Todas as galinhas se parecem iguais no quintal, mas chegando perto para ver com outros olhos, somos convidados a observar com atenção as diferenças entre uma e outra, muito embora possa se esperar que todas bibiquem o chão e saiam correndo quando um humano tenta pegá-las de repente.
Laura divide o quintal de Dona Luísa com outras aves. Lá acontece de tudo! E, com mais intensidade, são os desdobramentos por dentro de Laura, coisas que ela não conta a ninguém. Seus medos e alegrias (se sentisse!), amigo extraterrestre e conjecturas para o futuro. A galinha que mais põe ovos, é vaidosa e uma mãe atenta, mas é apressadinha, tem pescoço feio, um cheiro desagradável e é bem desajeitada, “Laura não beija ninguém. Acho que ela dá umas bicadinhas meio sem jeito em Hermany”. A típica linguagem de Clarice Lispector dedicada aos pequenos leitores. Humor, ironia e filosofia numa espécie de diálogo entre a criança que a autora foi e a criança que está lendo seu texto.

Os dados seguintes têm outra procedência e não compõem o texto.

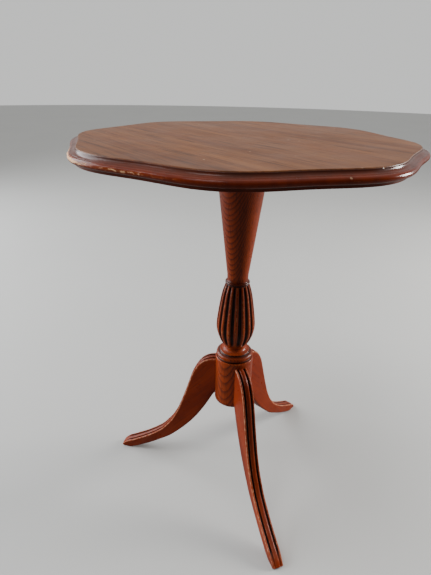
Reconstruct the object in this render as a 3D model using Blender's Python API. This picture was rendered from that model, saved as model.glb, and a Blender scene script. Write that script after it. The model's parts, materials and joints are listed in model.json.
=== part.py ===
"""Tilt-top occasional table.

An eight-lobed moulded top tilts on two steel pins in a pivot block.  The block sits on a
turned column with a reeded urn, and the column stands on three reeded sabre legs.
The origin is on the floor on the column's axis, +Z is up, and the top's grain and the
hinge axis run along X.  Units are metres.
"""

from math import cos, pi, radians, sin, sqrt

import bmesh
import bpy
from mathutils import Matrix, Vector

# Clearances
GAP = 0.0003              # between two pieces that touch
RUNNING_GAP = 0.0001      # between a pin and the hole that turns or slides on it
SIDE_PLAY = 0.0005        # between the pivot block and each bearer

# Top
TABLE_HEIGHT = 0.550
TOP_RADIUS = 0.2015       # mean radius of the flat upper face
TOP_THICKNESS = 0.0166
LOBE_COUNT = 8
LOBE_SWELL = 0.0050
QUIRK_DROP = 0.0012
QUIRK_SET = 0.0006
COVE_RUN = 0.0052
COVE_DROP = 0.0040
BEAD_REACH = 0.0042
BEAD_HEIGHT = 0.0076
LIP_REACH = 0.0030
LIP_HEIGHT = 0.0032
LIP_CHAMFER = 0.0006

# Pivot block and bearers
BLOCK_WIDTH = 0.112       # along the hinge axis
BLOCK_DEPTH = 0.116
BLOCK_THICKNESS = 0.022
HINGE_DROP = 0.0115       # hinge axis below the top's underside
BEARER_LENGTH = 0.240
BEARER_WIDTH = 0.020
BEARER_HEIGHT = 0.022
BEARER_TIP_HEIGHT = 0.009
BEARER_FLAT = 0.120       # middle stretch of full height
BEARER_SCREW_OFFSET = 0.092
PIN_RADIUS = 0.0040
PIN_DEPTH = 0.026         # how far each pin enters the block
PIN_HEAD_RADIUS = 0.0070
PIN_HEAD_HEIGHT = 0.0025

# Column
COLUMN_TOP_RADIUS = 0.0330
TAPER_FOOT_RADIUS = 0.0146
TAPER_FOOT_HEIGHT = 0.3620
COLLAR_RADIUS = 0.0176
COLLAR_HEIGHT = 0.3545
COLLAR_HALF = 0.0022
COLLAR_UNDERCUT = 0.0002
URN_RADIUS = 0.0287
URN_HEIGHT = 0.2850
URN_SHOULDER_RADIUS = 0.0228
URN_SHOULDER_HEIGHT = 0.3310
URN_LOWER_RADIUS = 0.0245
URN_LOWER_HEIGHT = 0.2635
REED_COUNT = 16
REED_TURN = radians(-4.85)
REED_RUN = 0.006          # height over which a groove reaches its depth
REED_PLAIN_FOOT = 0.003   # height of the urn's foot left plain below the reeds
REED_DEPTH_SHARE = 0.095  # depth of a groove as a share of the urn's radius there
NECK_RADIUS = 0.0156
NECK_HEIGHT = 0.2475
NECK_BLEND = 0.0012       # height of the curve between the neck and the members beside it
NECK_SWELL = 0.0006       # how far the urn's foot stands out from the neck
RIM_RADIUS = 0.0224
RIM_HEIGHT = 0.2405
RIM_GROOVE_RADIUS = 0.0208
RIM_THICKNESS = 0.0010
RIM_UNDERCUT = 0.0006
TORUS_RADIUS = 0.0276
TORUS_HEIGHT = 0.2342
TORUS_HALF = 0.0040
HUB_RADIUS = 0.0288
HUB_GROOVE_RADIUS = 0.0262
HUB_TOP_HEIGHT = 0.2290
HUB_GROOVE_HEIGHT = 0.0004
HUB_ARRIS = 0.0010
HUB_BOTTOM_HEIGHT = 0.1470
HUB_ROUNDING = 0.0025
TENON_RADIUS = 0.0130
TENON_CHAMFER = 0.0008
WEDGE_DEPTH = 0.015
WEDGE_TOP = 0.0032
WEDGE_FOOT = 0.0014
WEDGE_REACH = 0.82        # half length as a share of the tenon's radius
KERF_REACH = 1.2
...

O conto de Clarice Lispector recebe as ilustrações de Odilon Moraes e como resultado temos um álbum sensível, divertido, que busca causar uma ilusão de proximidade com a escritora Por vezes, entra em cena imagens da mulher que pensou e datilografou essa história, o que concede ao livro uma força narrativa, como se Clarice estivesse ainda mais presente entre nós.
Laura faz coisas comuns às galinhas, mas é na sua vida íntima que ela se constitui única. E ser uma galinha feia, burra ou histérica não é necessariamente ruim. O bem e o mal, o feio e o belo são postos às claras para que pesemos o quanto nos cobramos, nos julgamos, o quanto sabemos de nós mesmos e o que isso se relaciona com o que apontamos nos outros. E dos outros, de fato, sabemos pouco.